What was the creation process for “True Love” like?
So, it was actually for my project and I reached out to Wiz, if he would like to be part of the song. He heard the song and he loved it so much, so we were like “ok let’s work on it to be for your album.” So that’s literally how it was. And then we both spoke to Projexx and Tay [Iwar] and they were all happy and very honoured to be part of ‘Made in Lagos’ as well. You know, Wiz is a big big fan of Tay Iwar
and he loves Projexx so much – we recorded some other ideas with them as well.
Your sound is very particular, morphing UK influences with afrobreats, when you started working on the song together did you have to adapt it to fit into Wizkid’s tastes or did he lean into your style?
I think with me, Wizkid has always said that he needed the type of sound that I do, which is incorporating a lot of live stuff into my music. Other producers that he works with do the same thing, but I think, for me, it was just more of like how I had blended the afro and the dancehall and reggae vibes into that song in particular, just to be so perfect. So that’s what made him fall in love with the song so much. So, I don’t think I had to adjust to suit him, I think he just genuinely just liked the song – just like other stuff that I’d done as well.

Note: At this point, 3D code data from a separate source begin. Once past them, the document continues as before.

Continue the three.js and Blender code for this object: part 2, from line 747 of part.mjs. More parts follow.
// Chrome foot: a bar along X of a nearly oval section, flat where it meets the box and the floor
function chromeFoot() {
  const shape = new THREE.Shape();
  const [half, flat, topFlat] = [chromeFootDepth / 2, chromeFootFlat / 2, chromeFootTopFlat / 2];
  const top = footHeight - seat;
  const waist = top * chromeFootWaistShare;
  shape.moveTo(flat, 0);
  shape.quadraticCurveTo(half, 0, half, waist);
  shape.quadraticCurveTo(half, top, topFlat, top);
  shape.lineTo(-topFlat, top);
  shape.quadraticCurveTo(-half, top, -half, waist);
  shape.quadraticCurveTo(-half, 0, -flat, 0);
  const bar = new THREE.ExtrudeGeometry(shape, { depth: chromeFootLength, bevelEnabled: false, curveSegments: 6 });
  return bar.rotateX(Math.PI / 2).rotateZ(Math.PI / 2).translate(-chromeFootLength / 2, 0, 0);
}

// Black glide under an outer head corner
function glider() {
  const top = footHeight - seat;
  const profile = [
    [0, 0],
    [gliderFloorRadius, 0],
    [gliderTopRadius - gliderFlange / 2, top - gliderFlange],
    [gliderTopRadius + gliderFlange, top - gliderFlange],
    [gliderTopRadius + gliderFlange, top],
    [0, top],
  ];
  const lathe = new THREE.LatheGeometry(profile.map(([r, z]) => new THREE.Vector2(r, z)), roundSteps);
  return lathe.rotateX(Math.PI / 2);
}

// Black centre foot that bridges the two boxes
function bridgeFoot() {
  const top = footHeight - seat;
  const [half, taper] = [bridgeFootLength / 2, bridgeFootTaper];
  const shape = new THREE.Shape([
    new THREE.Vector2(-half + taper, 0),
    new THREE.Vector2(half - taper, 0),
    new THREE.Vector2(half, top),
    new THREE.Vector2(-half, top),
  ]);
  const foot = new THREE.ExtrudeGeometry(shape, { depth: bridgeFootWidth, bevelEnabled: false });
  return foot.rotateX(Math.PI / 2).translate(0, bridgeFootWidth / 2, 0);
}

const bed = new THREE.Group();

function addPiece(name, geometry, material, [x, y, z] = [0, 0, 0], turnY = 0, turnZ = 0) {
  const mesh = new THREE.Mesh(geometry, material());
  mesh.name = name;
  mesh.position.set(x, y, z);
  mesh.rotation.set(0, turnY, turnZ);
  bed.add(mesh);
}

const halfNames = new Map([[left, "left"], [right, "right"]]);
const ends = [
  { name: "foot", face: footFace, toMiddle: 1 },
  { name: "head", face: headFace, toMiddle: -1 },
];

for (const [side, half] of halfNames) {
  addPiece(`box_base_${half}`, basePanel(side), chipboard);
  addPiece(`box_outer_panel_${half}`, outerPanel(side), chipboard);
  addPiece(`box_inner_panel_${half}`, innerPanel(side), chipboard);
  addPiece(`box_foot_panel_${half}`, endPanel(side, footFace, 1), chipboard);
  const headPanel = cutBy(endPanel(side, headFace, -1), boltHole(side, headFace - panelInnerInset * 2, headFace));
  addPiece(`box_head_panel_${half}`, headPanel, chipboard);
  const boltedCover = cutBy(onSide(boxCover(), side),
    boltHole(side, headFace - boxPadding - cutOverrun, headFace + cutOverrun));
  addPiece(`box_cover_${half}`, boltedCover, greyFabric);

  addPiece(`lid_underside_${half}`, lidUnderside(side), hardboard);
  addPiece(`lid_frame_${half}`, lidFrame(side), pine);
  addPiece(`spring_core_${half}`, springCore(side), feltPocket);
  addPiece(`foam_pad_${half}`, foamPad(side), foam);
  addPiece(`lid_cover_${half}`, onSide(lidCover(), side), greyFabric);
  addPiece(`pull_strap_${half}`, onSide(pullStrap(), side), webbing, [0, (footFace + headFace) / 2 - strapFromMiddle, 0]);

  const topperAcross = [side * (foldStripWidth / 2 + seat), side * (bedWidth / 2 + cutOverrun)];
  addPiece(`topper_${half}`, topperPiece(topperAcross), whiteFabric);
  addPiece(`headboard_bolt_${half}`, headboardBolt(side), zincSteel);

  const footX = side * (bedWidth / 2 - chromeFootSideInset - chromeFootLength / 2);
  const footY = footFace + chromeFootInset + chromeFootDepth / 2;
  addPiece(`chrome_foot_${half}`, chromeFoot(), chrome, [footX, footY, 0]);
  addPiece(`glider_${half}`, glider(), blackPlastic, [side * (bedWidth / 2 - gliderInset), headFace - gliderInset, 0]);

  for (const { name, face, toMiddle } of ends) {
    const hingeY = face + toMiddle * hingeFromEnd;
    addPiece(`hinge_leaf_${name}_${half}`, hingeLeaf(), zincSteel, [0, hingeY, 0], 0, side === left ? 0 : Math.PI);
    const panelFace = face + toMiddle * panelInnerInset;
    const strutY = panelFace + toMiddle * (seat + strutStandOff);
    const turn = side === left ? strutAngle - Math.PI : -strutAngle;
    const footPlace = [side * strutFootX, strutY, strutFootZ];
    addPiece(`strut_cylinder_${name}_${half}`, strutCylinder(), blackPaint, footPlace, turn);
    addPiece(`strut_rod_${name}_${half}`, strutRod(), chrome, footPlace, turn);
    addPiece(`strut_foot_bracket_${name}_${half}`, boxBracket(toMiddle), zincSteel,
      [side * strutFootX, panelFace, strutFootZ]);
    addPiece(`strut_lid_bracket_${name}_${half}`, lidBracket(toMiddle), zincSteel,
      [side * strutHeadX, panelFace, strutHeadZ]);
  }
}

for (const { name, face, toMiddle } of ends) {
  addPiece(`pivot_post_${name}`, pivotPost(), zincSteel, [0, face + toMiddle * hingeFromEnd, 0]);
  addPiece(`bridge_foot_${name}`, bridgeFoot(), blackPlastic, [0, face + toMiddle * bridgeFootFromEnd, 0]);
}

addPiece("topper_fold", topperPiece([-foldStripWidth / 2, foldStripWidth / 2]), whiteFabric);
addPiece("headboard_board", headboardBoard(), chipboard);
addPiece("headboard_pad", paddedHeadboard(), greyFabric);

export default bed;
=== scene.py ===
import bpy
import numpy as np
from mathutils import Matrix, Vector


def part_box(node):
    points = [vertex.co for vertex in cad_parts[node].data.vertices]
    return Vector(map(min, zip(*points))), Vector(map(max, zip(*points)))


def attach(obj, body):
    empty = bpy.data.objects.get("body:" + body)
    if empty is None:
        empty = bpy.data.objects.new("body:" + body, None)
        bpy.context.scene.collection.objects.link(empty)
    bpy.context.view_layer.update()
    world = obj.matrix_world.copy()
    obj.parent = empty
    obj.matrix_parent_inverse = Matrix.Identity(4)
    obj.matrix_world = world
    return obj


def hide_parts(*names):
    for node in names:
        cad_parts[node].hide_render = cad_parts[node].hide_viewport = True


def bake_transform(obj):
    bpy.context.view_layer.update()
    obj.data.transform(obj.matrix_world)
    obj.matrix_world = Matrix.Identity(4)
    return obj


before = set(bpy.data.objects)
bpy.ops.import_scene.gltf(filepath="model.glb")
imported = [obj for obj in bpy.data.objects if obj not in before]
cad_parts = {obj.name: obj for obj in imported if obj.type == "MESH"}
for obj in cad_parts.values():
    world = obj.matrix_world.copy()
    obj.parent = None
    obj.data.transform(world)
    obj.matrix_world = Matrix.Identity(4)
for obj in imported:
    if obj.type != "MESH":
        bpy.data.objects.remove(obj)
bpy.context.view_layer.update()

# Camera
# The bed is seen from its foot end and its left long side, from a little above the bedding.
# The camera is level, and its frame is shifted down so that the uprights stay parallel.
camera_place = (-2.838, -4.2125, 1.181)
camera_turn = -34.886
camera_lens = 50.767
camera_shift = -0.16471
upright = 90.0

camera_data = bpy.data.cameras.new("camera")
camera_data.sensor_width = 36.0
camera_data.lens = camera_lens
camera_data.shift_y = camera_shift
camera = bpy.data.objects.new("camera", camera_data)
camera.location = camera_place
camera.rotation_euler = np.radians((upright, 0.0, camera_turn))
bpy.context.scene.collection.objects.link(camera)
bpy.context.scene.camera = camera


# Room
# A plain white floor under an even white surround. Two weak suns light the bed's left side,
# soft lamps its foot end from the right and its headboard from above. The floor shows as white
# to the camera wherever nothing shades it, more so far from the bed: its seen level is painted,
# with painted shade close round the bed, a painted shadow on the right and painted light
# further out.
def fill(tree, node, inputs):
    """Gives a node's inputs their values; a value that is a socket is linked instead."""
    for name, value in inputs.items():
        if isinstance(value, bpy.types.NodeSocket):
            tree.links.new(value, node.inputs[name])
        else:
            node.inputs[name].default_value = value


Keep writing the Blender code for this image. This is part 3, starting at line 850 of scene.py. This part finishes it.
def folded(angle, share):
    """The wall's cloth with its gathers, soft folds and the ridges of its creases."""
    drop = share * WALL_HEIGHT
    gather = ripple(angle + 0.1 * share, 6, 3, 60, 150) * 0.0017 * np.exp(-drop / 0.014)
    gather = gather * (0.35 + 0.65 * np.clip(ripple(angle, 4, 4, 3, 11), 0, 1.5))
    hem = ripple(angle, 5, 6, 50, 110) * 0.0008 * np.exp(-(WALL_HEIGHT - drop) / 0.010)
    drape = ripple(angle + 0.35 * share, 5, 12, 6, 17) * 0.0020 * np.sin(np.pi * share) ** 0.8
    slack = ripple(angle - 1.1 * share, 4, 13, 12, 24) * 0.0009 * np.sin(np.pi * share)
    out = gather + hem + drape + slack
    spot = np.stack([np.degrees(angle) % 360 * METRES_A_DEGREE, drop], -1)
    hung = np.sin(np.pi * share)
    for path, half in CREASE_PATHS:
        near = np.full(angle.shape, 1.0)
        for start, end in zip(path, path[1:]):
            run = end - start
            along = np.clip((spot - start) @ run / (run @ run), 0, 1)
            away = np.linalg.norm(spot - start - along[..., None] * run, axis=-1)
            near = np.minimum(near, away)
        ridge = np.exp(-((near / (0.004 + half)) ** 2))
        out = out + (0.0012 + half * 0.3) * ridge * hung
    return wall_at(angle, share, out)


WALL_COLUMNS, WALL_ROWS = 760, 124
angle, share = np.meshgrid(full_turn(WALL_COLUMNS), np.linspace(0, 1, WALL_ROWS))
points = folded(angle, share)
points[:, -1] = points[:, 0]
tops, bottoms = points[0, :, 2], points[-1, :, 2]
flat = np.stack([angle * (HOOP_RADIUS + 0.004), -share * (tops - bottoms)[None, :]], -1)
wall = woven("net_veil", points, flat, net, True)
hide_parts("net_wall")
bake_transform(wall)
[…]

How was it working with him and being a part of such a monumental album?
Obviously, it’s a big deal to me. I mean, I’ve worked with a lot of people in the industry but Wizkid is, you know, a sensational artist. It was a privilege to not only work on that particular song and understand what he likes in the song, but also get the chance to sit with him in the studio, [on] numerous occasions, work on other records and just catch a vibe. Understanding what he likes in the song made it a lot easier for me to make riddims that I know would suit both of our styles, so we literally just built a good connection from there and you know, the rest is history.